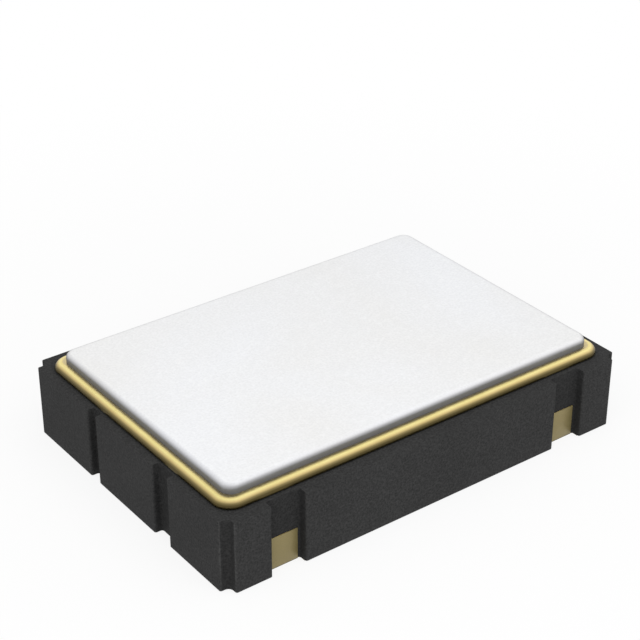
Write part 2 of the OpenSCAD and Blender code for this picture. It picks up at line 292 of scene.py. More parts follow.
class SurfaceEffects:
    """The effects that several finishes share, each built once as a node group."""

    GRAIN_NOISE = {"Detail": 3.0, "Roughness": 0.65}
    GRAIN_RANGE = (0.35, 1.05)
    MOTTLE_NOISE = {"Detail": 4.0, "Distortion": 0.4}
    MOTTLE_RANGE = (0.35, 0.65)
    WANDER_NOISE = {"Scale": 2500.0, "Detail": 3.0}

    def __init__(self, half_x: float, half_y: float) -> None:
        """Builds the groups.

        Args:
            half_x: half the body's length, in millimetres.
            half_y: half its width, in millimetres.
        """
        self.grain = self._grain()
        self.mottle = self._mottle()
        self.upright = self._upright()
        self.height = self._height()
        self.notch_shade = self._notch_shade(half_x * MM, half_y * MM)

    def _grain(self) -> Group:
        """Builds the fine grain of a fired, plated or cast surface.

        Returns:
            A group that puts out a mask of specks and a height.
        """
        tree, given = group_tree("Fine grain", {"Scale": 30000.0, "Specks": 0.5},
                                 "Mask", "Height")
        place = {"Vector": tree.place(), "Scale": given["Scale"]}
        fine = tree.first("ShaderNodeTexNoise", place | self.GRAIN_NOISE)
        specks = tree.math("MULTIPLY", tree.first("ShaderNodeTexVoronoi", place), given["Specks"])
        height = tree.math("ADD", fine, specks)
        return tree.give(Mask=tree.span(height, self.GRAIN_RANGE), Height=height)

    def _mottle(self) -> Group:
        """Builds the slow drift of one finish towards a second tone.

        Returns:
            A group that puts out the drifted colour.
        """
        tree, given = group_tree(
            "Mottle", {"Tone": (0.8, 0.8, 0.8, 1.0), "Drift": (0.9, 0.9, 0.9, 1.0),
                       "Scale": 900.0}, "Color")
        place = {"Vector": tree.place(), "Scale": given["Scale"]}
        noise = tree.first("ShaderNodeTexNoise", place | self.MOTTLE_NOISE)
        drifted = tree.mix(1.0, given["Tone"], given["Drift"], Mixed.PRODUCT)
        mask = tree.span(noise, self.MOTTLE_RANGE)
        return tree.give(Color=tree.mix(mask, given["Tone"], drifted))

    def _upright(self) -> Group:
        """Builds the mask of faces that don't look straight up or down.

        Returns:
            A group that puts out 0 on a level face and 1 on an upright one.
        """
        tree, given = group_tree("Upright faces", {"Level": 0.9, "Upright": 0.4}, "Mask")
        normal = tree.add("ShaderNodeNewGeometry").outputs["Normal"]
        level = tree.math("ABSOLUTE", tree.axes(normal)["Z"])
        return tree.give(Mask=tree.span(level, (given["Level"], given["Upright"]),
                                        interpolation_type="SMOOTHSTEP"))

    def _height(self) -> Group:
        """Builds the share of the way up between two heights.

        Returns:
            A group that puts out 0 at Low and 1 at High, wandering a little.
        """
        tree, given = group_tree("Height", {"Low": 0.0, "High": 0.001, "Wander": 0.02},
                                 "Share")
        place = tree.place()
        noise = tree.first("ShaderNodeTexNoise", {"Vector": place} | self.WANDER_NOISE)
        shift = tree.math("MULTIPLY", tree.math("SUBTRACT", noise, 0.5), given["Wander"])
        share = tree.span(tree.axes(place)["Z"], (given["Low"], given["High"]), clamp=False)
        return tree.give(Share=tree.math("ADD", share, shift, clamp=True))

    def _notch_shade(self, half_x: float, half_y: float) -> Group:
        """Builds the masks for painted shade in the notches of the body's outline and for a
        painted highlight on their lips.

        Args:
            half_x: half the body's length, in metres.
            half_y: half its width, in metres.

        Returns:
            A group that puts out three masks: Mask is 0 on the outline and 1 from
            Depth inwards, Wall is 1 on a side wall of a notch along a side, and Lip
            is the narrow line where a corner notch begins.
        """
        tree, given = group_tree("Painted notch shade", {"Depth": 0.00005, "Lip": 0.00001,
                                            "Corner": 0.00025}, "Mask", "Wall", "Lip")
        place = tree.axes(tree.place())
        turn = tree.axes(tree.add("ShaderNodeNewGeometry").outputs["Normal"])
        from_x, from_y = (tree.math("SUBTRACT", half, tree.math("ABSOLUTE", place[axis]))
                          for half, axis in ((half_x, "X"), (half_y, "Y")))
        depth = tree.math("MINIMUM", from_x, from_y)
        mask = tree.span(depth, (0.0, given["Depth"]))
        runs = tree.mix(tree.math("LESS_THAN", from_x, from_y), tree.math("ABSOLUTE", turn["X"]),
                        tree.math("ABSOLUTE", turn["Y"]), Mixed.NUMBER)
        corner = tree.math("LESS_THAN", tree.math("MAXIMUM", from_x, from_y), given["Corner"])
        along = tree.math("SUBTRACT", 1.0, corner)
        wall = tree.math("MULTIPLY", tree.math("MULTIPLY", mask, runs), along)
        steps = tree.math("SUBTRACT", tree.math("DIVIDE", depth, given["Lip"]), 1.0)
        lip = tree.math("SUBTRACT", 1.0, tree.math("ABSOLUTE", steps), clamp=True)
        return tree.give(Mask=mask, Wall=wall, Lip=tree.math("MULTIPLY", lip, corner))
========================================
■ Problem requirements
Emit the full listing verbatim.

■ Reply
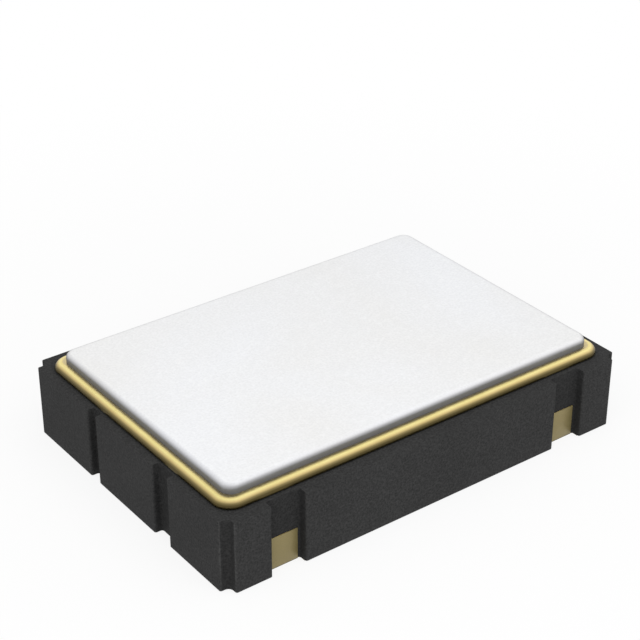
Write part 2 of the OpenSCAD and Blender code for this picture. It picks up at line 292 of scene.py. More parts follow.
class SurfaceEffects:
    """The effects that several finishes share, each built once as a node group."""

    GRAIN_NOISE = {"Detail": 3.0, "Roughness": 0.65}
    GRAIN_RANGE = (0.35, 1.05)
    MOTTLE_NOISE = {"Detail": 4.0, "Distortion": 0.4}
    MOTTLE_RANGE = (0.35, 0.65)
    WANDER_NOISE = {"Scale": 2500.0, "Detail": 3.0}

    def __init__(self, half_x: float, half_y: float) -> None:
        """Builds the groups.

        Args:
            half_x: half the body's length, in millimetres.
            half_y: half its width, in millimetres.
        """
        self.grain = self._grain()
        self.mottle = self._mottle()
        self.upright = self._upright()
        self.height = self._height()
        self.notch_shade = self._notch_shade(half_x * MM, half_y * MM)

    def _grain(self) -> Group:
        """Builds the fine grain of a fired, plated or cast surface.

        Returns:
            A group that puts out a mask of specks and a height.
        """
        tree, given = group_tree("Fine grain", {"Scale": 30000.0, "Specks": 0.5},
                                 "Mask", "Height")
        place = {"Vector": tree.place(), "Scale": given["Scale"]}
        fine = tree.first("ShaderNodeTexNoise", place | self.GRAIN_NOISE)
        specks = tree.math("MULTIPLY", tree.first("ShaderNodeTexVoronoi", place), given["Specks"])
        height = tree.math("ADD", fine, specks)
        return tree.give(Mask=tree.span(height, self.GRAIN_RANGE), Height=height)

    def _mottle(self) -> Group:
        """Builds the slow drift of one finish towards a second tone.

        Returns:
            A group that puts out the drifted colour.
        """
        tree, given = group_tree(
            "Mottle", {"Tone": (0.8, 0.8, 0.8, 1.0), "Drift": (0.9, 0.9, 0.9, 1.0),
                       "Scale": 900.0}, "Color")
        place = {"Vector": tree.place(), "Scale": given["Scale"]}
        noise = tree.first("ShaderNodeTexNoise", place | self.MOTTLE_NOISE)
        drifted = tree.mix(1.0, given["Tone"], given["Drift"], Mixed.PRODUCT)
        mask = tree.span(noise, self.MOTTLE_RANGE)
        return tree.give(Color=tree.mix(mask, given["Tone"], drifted))

    def _upright(self) -> Group:
        """Builds the mask of faces that don't look straight up or down.

        Returns:
            A group that puts out 0 on a level face and 1 on an upright one.
        """
        tree, given = group_tree("Upright faces", {"Level": 0.9, "Upright": 0.4}, "Mask")
        normal = tree.add("ShaderNodeNewGeometry").outputs["Normal"]
        level = tree.math("ABSOLUTE", tree.axes(normal)["Z"])
        return tree.give(Mask=tree.span(level, (given["Level"], given["Upright"]),
                                        interpolation_type="SMOOTHSTEP"))

    def _height(self) -> Group:
        """Builds the share of the way up between two heights.

        Returns:
            A group that puts out 0 at Low and 1 at High, wandering a little.
        """
        tree, given = group_tree("Height", {"Low": 0.0, "High": 0.001, "Wander": 0.02},
                                 "Share")
        place = tree.place()
        noise = tree.first("ShaderNodeTexNoise", {"Vector": place} | self.WANDER_NOISE)
        shift = tree.math("MULTIPLY", tree.math("SUBTRACT", noise, 0.5), given["Wander"])
        share = tree.span(tree.axes(place)["Z"], (given["Low"], given["High"]), clamp=False)
        return tree.give(Share=tree.math("ADD", share, shift, clamp=True))

    def _notch_shade(self, half_x: float, half_y: float) -> Group:
        """Builds the masks for painted shade in the notches of the body's outline and for a
        painted highlight on their lips.

        Args:
            half_x: half the body's length, in metres.
            half_y: half its width, in metres.

        Returns:
            A group that puts out three masks: Mask is 0 on the outline and 1 from
            Depth inwards, Wall is 1 on a side wall of a notch along a side, and Lip
            is the narrow line where a corner notch begins.
        """
        tree, given = group_tree("Painted notch shade", {"Depth": 0.00005, "Lip": 0.00001,
                                            "Corner": 0.00025}, "Mask", "Wall", "Lip")
        place = tree.axes(tree.place())
        turn = tree.axes(tree.add("ShaderNodeNewGeometry").outputs["Normal"])
        from_x, from_y = (tree.math("SUBTRACT", half, tree.math("ABSOLUTE", place[axis]))
                          for half, axis in ((half_x, "X"), (half_y, "Y")))
        depth = tree.math("MINIMUM", from_x, from_y)
        mask = tree.span(depth, (0.0, given["Depth"]))
        runs = tree.mix(tree.math("LESS_THAN", from_x, from_y), tree.math("ABSOLUTE", turn["X"]),
                        tree.math("ABSOLUTE", turn["Y"]), Mixed.NUMBER)
        corner = tree.math("LESS_THAN", tree.math("MAXIMUM", from_x, from_y), given["Corner"])
        along = tree.math("SUBTRACT", 1.0, corner)
        wall = tree.math("MULTIPLY", tree.math("MULTIPLY", mask, runs), along)
        steps = tree.math("SUBTRACT", tree.math("DIVIDE", depth, given["Lip"]), 1.0)
        lip = tree.math("SUBTRACT", 1.0, tree.math("ABSOLUTE", steps), clamp=True)
        return tree.give(Mask=mask, Wall=wall, Lip=tree.math("MULTIPLY", lip, corner))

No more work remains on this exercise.